§ Short exercise
Return the full listing exactly as it is written.

§ Data
........

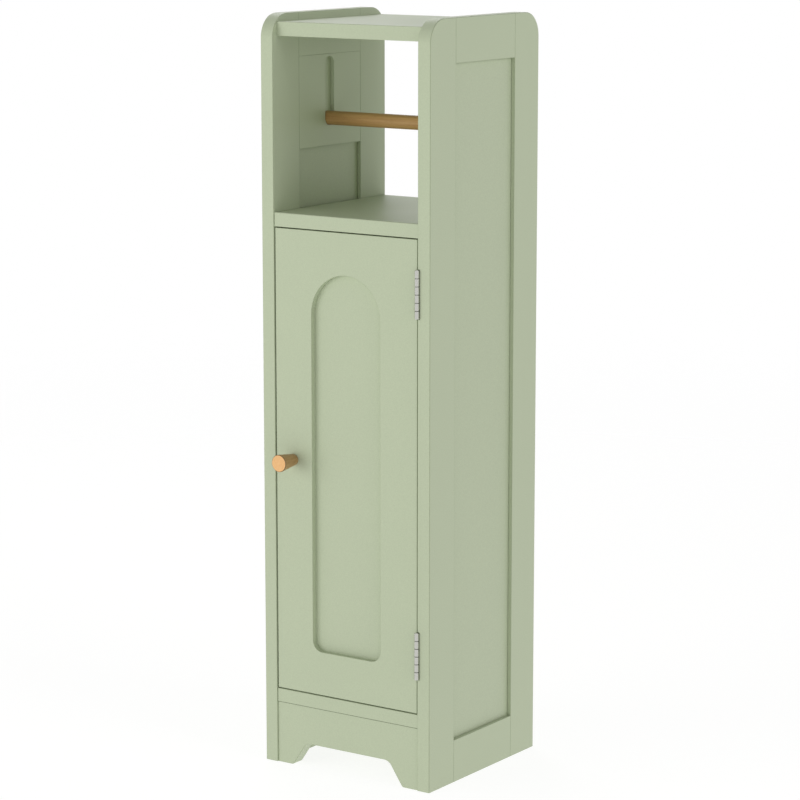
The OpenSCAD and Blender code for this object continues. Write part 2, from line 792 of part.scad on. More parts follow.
module strike_screws() {
    color(zinc) for (k = [-1, 1])
        translate([catch_screw_x(k), door_back + strike_t, strike_z]) rotate([90, 0, 0]) {
            cylinder(d1 = small_head_d, d2 = small_screw_d, h = strike_t);
            cylinder(d = small_screw_d, h = strike_t + strike_screw_in);
        }
}

// ---- what is drawn -------------------------------------------------------------

color(sage) on_side(-1) front_stile();  // left_front_stile
color(sage) on_side(-1) rear_stile();  // left_rear_stile
color(sage) on_side(-1) rail(cab_h - top_rail_h, top_rail_h, true);  // left_top_rail
color(sage) on_side(-1) rail(0, bottom_rail_h, false);  // left_bottom_rail
color(sage_inner) on_side(-1) centre_panel();  // left_panel
color(sage_inner) on_side(-1) rod_plate();  // left_rod_plate
color(sage) difference() { front_stile(); stile_hinge_seats(); }  // right_front_stile
color(sage) rear_stile();  // right_rear_stile
color(sage) rail(cab_h - top_rail_h, top_rail_h, true);  // right_top_rail
color(sage) rail(0, bottom_rail_h, false);  // right_bottom_rail
color(sage_inner) centre_panel();  // right_panel
color(sage_inner) rod_plate();  // right_rod_plate
top_board();
middle_shelf();
bottom_board();
apron();
back_panel();
inner_shelf();
shelf_pins();
cam_bolts();
cam_locks();
wooden_dowels();
roll_rod();
door();
knob();
knob_insert();
knob_screw();
knob_washer();
frame_leaf(upper_z);  // upper_hinge_frame_leaf
door_leaf(upper_z);  // upper_hinge_door_leaf
color(steel) translate([hinge_x, hinge_y, upper_z]) hinge_pin();  // upper_hinge_pin
frame_leaf(lower_z);  // lower_hinge_frame_leaf
door_leaf(lower_z);  // lower_hinge_door_leaf
color(steel) translate([hinge_x, hinge_y, lower_z]) hinge_pin();  // lower_hinge_pin
frame_leaf_screws();
door_leaf_screws();
catch_housing();
catch_magnet();
catch_pole_plates();
catch_screws();
strike_plate();
strike_screws();
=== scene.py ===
"""Slim bathroom storage cabinet: finishes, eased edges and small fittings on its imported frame.

Everything stands in metres in the row frame: +Z up, the door faces -Y, the floor is z = 0.
Sizes that a maker would quote are written in millimetres and turned to metres by MM.
"""

import logging
import math
from dataclasses import dataclass
from enum import Enum
from functools import cache
from typing import Any, Callable

import bmesh
import bpy
from mathutils import Matrix, Vector


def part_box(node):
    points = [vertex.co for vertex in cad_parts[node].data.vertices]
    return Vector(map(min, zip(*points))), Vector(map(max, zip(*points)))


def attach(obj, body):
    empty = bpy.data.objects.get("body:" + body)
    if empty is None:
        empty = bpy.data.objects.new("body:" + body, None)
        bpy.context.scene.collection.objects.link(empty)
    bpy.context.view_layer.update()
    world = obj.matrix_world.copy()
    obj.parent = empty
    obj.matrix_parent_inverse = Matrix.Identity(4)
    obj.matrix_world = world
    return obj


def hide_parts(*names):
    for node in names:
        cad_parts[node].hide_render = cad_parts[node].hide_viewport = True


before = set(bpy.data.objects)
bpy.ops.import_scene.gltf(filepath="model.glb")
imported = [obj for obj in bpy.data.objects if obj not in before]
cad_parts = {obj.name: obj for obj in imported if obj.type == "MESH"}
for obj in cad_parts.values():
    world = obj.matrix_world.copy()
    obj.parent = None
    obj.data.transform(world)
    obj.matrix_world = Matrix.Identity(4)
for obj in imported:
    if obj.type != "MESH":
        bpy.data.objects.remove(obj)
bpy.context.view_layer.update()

LOG = logging.getLogger("cabinet")
MM = 0.001
WELD = 1e-6  # vertices of a CAD node closer than this are one
FLAT = math.radians(0.5)  # faces that differ by less lie in one plane
SQUARE = math.radians(70)  # an edge is sharp enough to be eased from this angle on
CREASE = math.radians(35)  # shading breaks at edges sharper than this
TOUCH = 1e-5  # how close a vertex is to a plane that it lies on
SEAT_ROOM_MM = 1.5  # edges of wood this near a hinge leaf stay crisp
ARRIS, SEAM = 1, 2  # numbers of the faces on eased free edges and in seams
END, RIM = 1, 2  # numbers of the faces on the knob's free end and its rim
NOISE_SPAN = (0.3, 0.7)  # nearly all of a noise lies between these values
MIX_A, MIX_B, MIX_RESULT = 6, 7, 2  # a Mix node's sockets for colours
WHITE = (1.0, 1.0, 1.0, 1.0)
UP = Vector((0, 0, 1))
TO_FRONT = Vector((0, -1, 0))

Point = tuple[float, float, float]
Mesh = bpy.types.Mesh
Profile = list[tuple[float, float]]  # radius and height of each point, in millimetres
Box = tuple[Vector, Vector]  # lowest and highest corner


class Axis(Enum):
    """The three directions of the row frame."""

    X = 0
    Y = 1
    Z = 2


class Side(Enum):
    """Which side frame, as the cabinet's user sees it from the front."""

    LEFT = "left"
    RIGHT = "right"


class Level(Enum):
    """Which of the two hinges."""

    UPPER = "upper"
    LOWER = "lower"


class Body(Enum):
    """What moves as one."""

    CARCASS = "carcass"
    DOOR = "door"
    ROD = "roll_rod"


# ---- colour and node helpers ----


def linear(code: str, gain: float = 1.0) -> tuple[float, ...]:
    """An sRGB "#RRGGBB" code as a linear colour, its values multiplied by a gain."""
    def channel(start: int) -> float:
        """One channel's linear value."""
        value = int(code[start:start + 2], 16) / 255
        value = value / 12.92 if value <= 0.04045 else ((value + 0.055) / 1.055) ** 2.4
        return min(1.0, value * gain)

    return (channel(1), channel(3), channel(5), 1.0)


def add(tree: Any, kind: str, inputs: dict[Any, Any] | tuple[Any, ...] = (),
        **settings: Any) -> Any:
    """Adds one node to a tree, with its settings and links.

    Args:
        tree: The node tree.
        kind: The node's type.
        inputs: Values, sockets or nodes, which stand for their first output, by input name
            or number or in the inputs' order.
        **settings: Properties of the node itself.

    Returns:
        The new node.
    """
    made = tree.nodes.new(kind)
    for name, value in settings.items():
        setattr(made, name, value)
    for key, value in inputs.items() if isinstance(inputs, dict) else enumerate(inputs):
        if isinstance(value, bpy.types.Node):
            value = value.outputs[0]
        if isinstance(value, bpy.types.NodeSocket):
            tree.links.new(value, made.inputs[key])
        else:
            made.inputs[key].default_value = value
    return made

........

§ Finished exercise
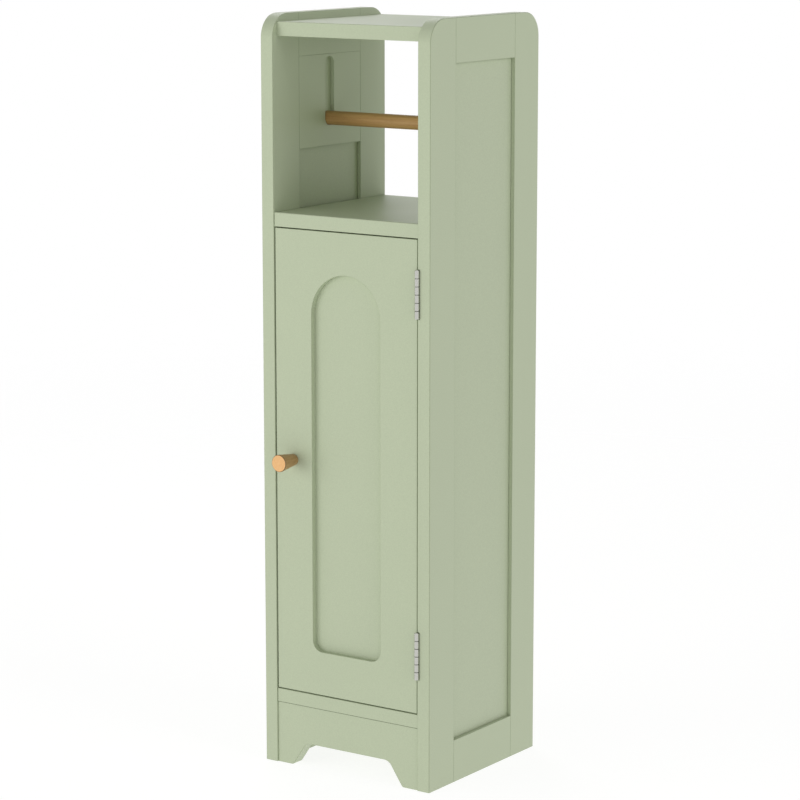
The OpenSCAD and Blender code for this object continues. Write part 2, from line 792 of part.scad on. More parts follow.
module strike_screws() {
    color(zinc) for (k = [-1, 1])
        translate([catch_screw_x(k), door_back + strike_t, strike_z]) rotate([90, 0, 0]) {
            cylinder(d1 = small_head_d, d2 = small_screw_d, h = strike_t);
            cylinder(d = small_screw_d, h = strike_t + strike_screw_in);
        }
}

// ---- what is drawn -------------------------------------------------------------

color(sage) on_side(-1) front_stile();  // left_front_stile
color(sage) on_side(-1) rear_stile();  // left_rear_stile
color(sage) on_side(-1) rail(cab_h - top_rail_h, top_rail_h, true);  // left_top_rail
color(sage) on_side(-1) rail(0, bottom_rail_h, false);  // left_bottom_rail
color(sage_inner) on_side(-1) centre_panel();  // left_panel
color(sage_inner) on_side(-1) rod_plate();  // left_rod_plate
color(sage) difference() { front_stile(); stile_hinge_seats(); }  // right_front_stile
color(sage) rear_stile();  // right_rear_stile
color(sage) rail(cab_h - top_rail_h, top_rail_h, true);  // right_top_rail
color(sage) rail(0, bottom_rail_h, false);  // right_bottom_rail
color(sage_inner) centre_panel();  // right_panel
color(sage_inner) rod_plate();  // right_rod_plate
top_board();
middle_shelf();
bottom_board();
apron();
back_panel();
inner_shelf();
shelf_pins();
cam_bolts();
cam_locks();
wooden_dowels();
roll_rod();
door();
knob();
knob_insert();
knob_screw();
knob_washer();
frame_leaf(upper_z);  // upper_hinge_frame_leaf
door_leaf(upper_z);  // upper_hinge_door_leaf
color(steel) translate([hinge_x, hinge_y, upper_z]) hinge_pin();  // upper_hinge_pin
frame_leaf(lower_z);  // lower_hinge_frame_leaf
door_leaf(lower_z);  // lower_hinge_door_leaf
color(steel) translate([hinge_x, hinge_y, lower_z]) hinge_pin();  // lower_hinge_pin
frame_leaf_screws();
door_leaf_screws();
catch_housing();
catch_magnet();
catch_pole_plates();
catch_screws();
strike_plate();
strike_screws();
=== scene.py ===
"""Slim bathroom storage cabinet: finishes, eased edges and small fittings on its imported frame.

Everything stands in metres in the row frame: +Z up, the door faces -Y, the floor is z = 0.
Sizes that a maker would quote are written in millimetres and turned to metres by MM.
"""

import logging
import math
from dataclasses import dataclass
from enum import Enum
from functools import cache
from typing import Any, Callable

import bmesh
import bpy
from mathutils import Matrix, Vector


def part_box(node):
    points = [vertex.co for vertex in cad_parts[node].data.vertices]
    return Vector(map(min, zip(*points))), Vector(map(max, zip(*points)))


def attach(obj, body):
    empty = bpy.data.objects.get("body:" + body)
    if empty is None:
        empty = bpy.data.objects.new("body:" + body, None)
        bpy.context.scene.collection.objects.link(empty)
    bpy.context.view_layer.update()
    world = obj.matrix_world.copy()
    obj.parent = empty
    obj.matrix_parent_inverse = Matrix.Identity(4)
    obj.matrix_world = world
    return obj


def hide_parts(*names):
    for node in names:
        cad_parts[node].hide_render = cad_parts[node].hide_viewport = True


before = set(bpy.data.objects)
bpy.ops.import_scene.gltf(filepath="model.glb")
imported = [obj for obj in bpy.data.objects if obj not in before]
cad_parts = {obj.name: obj for obj in imported if obj.type == "MESH"}
for obj in cad_parts.values():
    world = obj.matrix_world.copy()
    obj.parent = None
    obj.data.transform(world)
    obj.matrix_world = Matrix.Identity(4)
for obj in imported:
    if obj.type != "MESH":
        bpy.data.objects.remove(obj)
bpy.context.view_layer.update()

LOG = logging.getLogger("cabinet")
MM = 0.001
WELD = 1e-6  # vertices of a CAD node closer than this are one
FLAT = math.radians(0.5)  # faces that differ by less lie in one plane
SQUARE = math.radians(70)  # an edge is sharp enough to be eased from this angle on
CREASE = math.radians(35)  # shading breaks at edges sharper than this
TOUCH = 1e-5  # how close a vertex is to a plane that it lies on
SEAT_ROOM_MM = 1.5  # edges of wood this near a hinge leaf stay crisp
ARRIS, SEAM = 1, 2  # numbers of the faces on eased free edges and in seams
END, RIM = 1, 2  # numbers of the faces on the knob's free end and its rim
NOISE_SPAN = (0.3, 0.7)  # nearly all of a noise lies between these values
MIX_A, MIX_B, MIX_RESULT = 6, 7, 2  # a Mix node's sockets for colours
WHITE = (1.0, 1.0, 1.0, 1.0)
UP = Vector((0, 0, 1))
TO_FRONT = Vector((0, -1, 0))

Point = tuple[float, float, float]
Mesh = bpy.types.Mesh
Profile = list[tuple[float, float]]  # radius and height of each point, in millimetres
Box = tuple[Vector, Vector]  # lowest and highest corner


class Axis(Enum):
    """The three directions of the row frame."""

    X = 0
    Y = 1
    Z = 2


class Side(Enum):
    """Which side frame, as the cabinet's user sees it from the front."""

    LEFT = "left"
    RIGHT = "right"


class Level(Enum):
    """Which of the two hinges."""

    UPPER = "upper"
    LOWER = "lower"


class Body(Enum):
    """What moves as one."""

    CARCASS = "carcass"
    DOOR = "door"
    ROD = "roll_rod"


# ---- colour and node helpers ----


def linear(code: str, gain: float = 1.0) -> tuple[float, ...]:
    """An sRGB "#RRGGBB" code as a linear colour, its values multiplied by a gain."""
    def channel(start: int) -> float:
        """One channel's linear value."""
        value = int(code[start:start + 2], 16) / 255
        value = value / 12.92 if value <= 0.04045 else ((value + 0.055) / 1.055) ** 2.4
        return min(1.0, value * gain)

    return (channel(1), channel(3), channel(5), 1.0)


def add(tree: Any, kind: str, inputs: dict[Any, Any] | tuple[Any, ...] = (),
        **settings: Any) -> Any:
    """Adds one node to a tree, with its settings and links.

    Args:
        tree: The node tree.
        kind: The node's type.
        inputs: Values, sockets or nodes, which stand for their first output, by input name
            or number or in the inputs' order.
        **settings: Properties of the node itself.

    Returns:
        The new node.
    """
    made = tree.nodes.new(kind)
    for name, value in settings.items():
        setattr(made, name, value)
    for key, value in inputs.items() if isinstance(inputs, dict) else enumerate(inputs):
        if isinstance(value, bpy.types.Node):
            value = value.outputs[0]
        if isinstance(value, bpy.types.NodeSocket):
            tree.links.new(value, made.inputs[key])
        else:
            made.inputs[key].default_value = value
    return made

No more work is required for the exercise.